-- START OF Dataset excerpt --
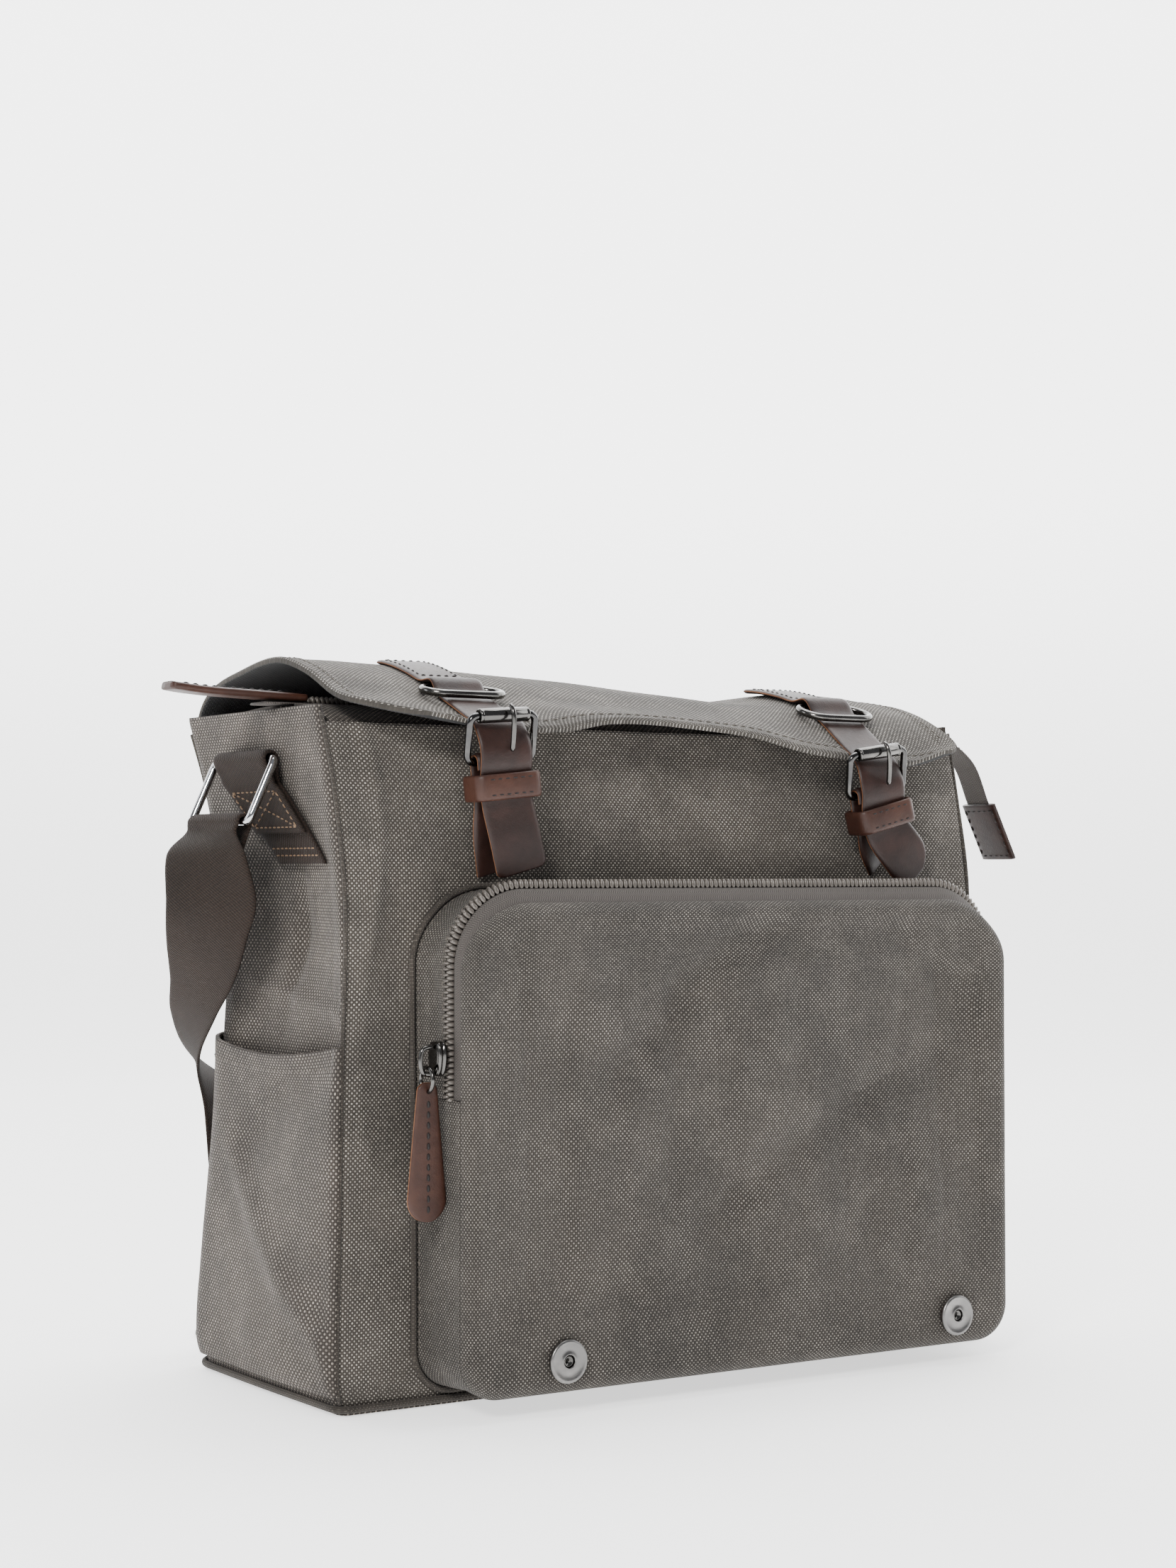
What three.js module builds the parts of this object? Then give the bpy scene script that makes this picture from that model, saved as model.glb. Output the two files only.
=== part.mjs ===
// Canvas shoulder bag with a short buckled flap, a zipped front pocket and a webbing strap.
// Millimetres, +X to the wearer's side seen from the front, front face towards -Y, +Z up.
// The origin is the centre of the underside of the base.

import * as THREE from 'three';

const { PI, sin, cos, min, max, abs, sqrt, sign, exp } = Math;

// Driving dimensions
const clear = 0.3;
const bag = { width: 342, depth: 140, height: 290, wall: 1.8, base: 2.4, frontCorner: 5 };
const piping = { radius: 1.5, height: 3 };
const sidePocket = { lift: 8, height: 142, slack: 7, sag: 6, seat: 0.7 };
const flap = { width: 322, shift: -1, rise: 23.5, thickness: 2.4, length: 205, cornerLeft: 30, cornerRight: 14 };
const pocket = { width: 288, height: 209, depth: 45, corner: 34, lift: 8, shift: 8, edge: 7, sag: 3 };
const pocketZip = { radius: 2.6, behindFace: 17, leftEnd: 129, rightEnd: 150, piping: 1.3 };
const mainZip = { y: -6, width: 16, tape: 1.2, coil: 1.8, above: 3.6 };
const zipTab = { length: 62, width: 15, thickness: 3.6, overlap: 14, climb: 4 };
const zipDroop = { reach: 55, drop: 38, tabLength: 30, tabWidth: 24, tabThickness: 3.2 };
const leather = { width: 25, thickness: 2.2 };
const buckle = { wire: 1.6, length: 20, roller: 3.1, lean: 0.27, below: 16, proud: 1.5, spare: 1.9 };
const keeper = { length: 11, thickness: 1.8, below: 5, depth: 13 };
const flapRing = { width: 37, depth: 15, wire: 1.7 };
const puller = { length: 56, topWidth: 9, endWidth: 18, thickness: 2.6, hole: 2 };
const slider = { height: 14, depth: 10, thickness: 4, wire: 1, arch: 5.5 };
const pullRing = { radius: 5, wire: 0.9 };
const closureEnd = { inset: 7, frontDrop: 10, backDrop: 5 };
const snap = { radius: 9, thickness: 1.8, hole: 2.6, left: -90, right: 118, height: 22, backing: 0.8 };
const webbing = { width: 50, thickness: 2 };
const anchor = { bottom: 225, top: 270, lowY: -28, highY: 14, straight: 10, returned: 32 };
const sideRing = { height: 30, wire: 1.8, lean: 0.45, spare: 2, corner: 3.5 };

// Sections of the body: height, half width, front, back and rear corner as shares of the
// bag's height, half width, half depth, half depth and depth, then the dent of the gussets
const SECTIONS = [
  { at: 0, half: 0.99, front: 0.985, back: 0.985, corner: 0.13, dent: 0 },
  { at: 0.05, half: 1.01, front: 1.015, back: 1.01, corner: 0.14, dent: -0.01 },
  { at: 0.25, half: 1.005, front: 1.015, back: 0.97, corner: 0.17, dent: 0 },
  { at: 0.5, half: 0.995, front: 1, back: 0.89, corner: 0.2, dent: 0.025 },
  { at: 0.72, half: 0.985, front: 0.985, back: 0.91, corner: 0.18, dent: 0.045 },
  { at: 0.88, half: 0.99, front: 0.87, back: 1.07, corner: 0.12, dent: 0.02 },
  { at: 1, half: 1, front: 0.73, back: 1.22, corner: 0.07, dent: 0 },
];

// Soft dents and swells: place across and up a panel, reach across and up, depth as a share
// of the bag's depth; a minus depth swells out
const FRONT_DENTS = [
  { u: 0.06, at: 0.72, across: 0.03, up: 0.16, depth: 0.03 },
  { u: 0.11, at: 0.78, across: 0.03, up: 0.12, depth: -0.012 },
  { u: 0.5, at: 0.9, across: 0.2, up: 0.08, depth: 0.02 },
  { u: 0.82, at: 0.86, across: 0.08, up: 0.1, depth: 0.008 },
];
const BACK_DENTS = [
  { u: 0.3, at: 0.55, across: 0.22, up: 0.25, depth: -0.03 },
  { u: 0.75, at: 0.3, across: 0.2, up: 0.2, depth: -0.02 },
];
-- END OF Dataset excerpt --
What is expected: Identify the lines above that contain the word "from", then copy them.

Task answer:
What three.js module builds the parts of this object? Then give the bpy scene script that makes this picture from that model, saved as model.glb. Output the two files only.
// Millimetres, +X to the wearer's side seen from the front, front face towards -Y, +Z up.
import * as THREE from 'three';